Take a look at a map of the States, coloured according to voting preferences, and you will see a central heartland of solid red (Republican) with narrow chunks of blue hugging the East and West coast, denoting the traditional Democrat voters.

Those few States in which there is a genuine doubt over which way the vote will go are known as "swing states", and electioneering is largely concentrated on those states.

This means that, here in California, we are spared a great deal of election fever. It also means that some of my friends feel disenfranchised, aware that their vote here will count for very little. A lot of conversations down the pub recently have centred around schemes for influencing votes in other states.

Proselytise

Ideas so far have included sending busloads of Kerry voters over the border to Nevada proselytise the population (night out in Vegas, anyone?), and the entertainingly tasteless "Tits out for Kerry" campaign.

This involves a hypothetical website on which one promises to post a topless picture of oneself if Kerry wins.

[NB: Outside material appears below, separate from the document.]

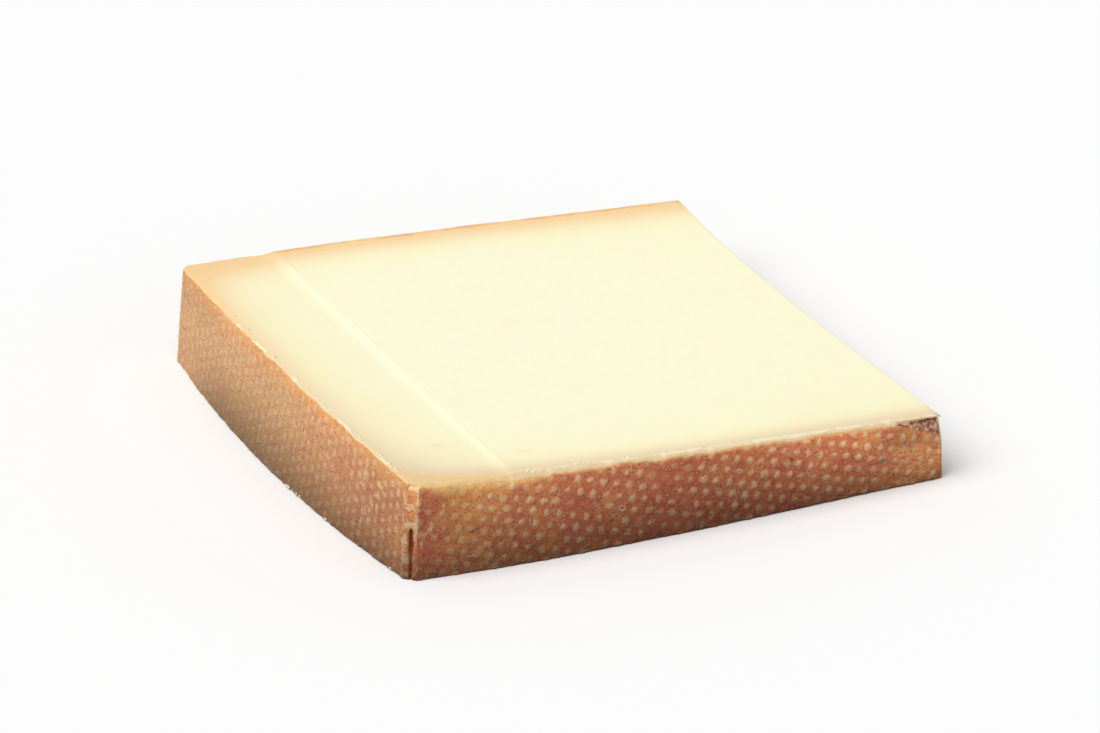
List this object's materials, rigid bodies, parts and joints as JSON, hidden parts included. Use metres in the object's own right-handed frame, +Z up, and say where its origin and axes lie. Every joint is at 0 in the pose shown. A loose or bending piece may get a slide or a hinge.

I'm quite relieved that the website so far remains hypothetical.

In the mean time, I too, am feeling oddly disenfranchised - this huge election going on around me in which I am not entitled to vote.

My South African friends who live across the way tell me that it is jokingly suggested in their home country that they ought to be allowed to vote in the US elections, because the choice of president affects them just as much, if not more, as it does the Americans.

By that criterion, I not sure that the American suffrage shouldn't be extended to the rest of the world as well.

Helen Angove is an Anglican priest from the UK, who moved to California in July 2003.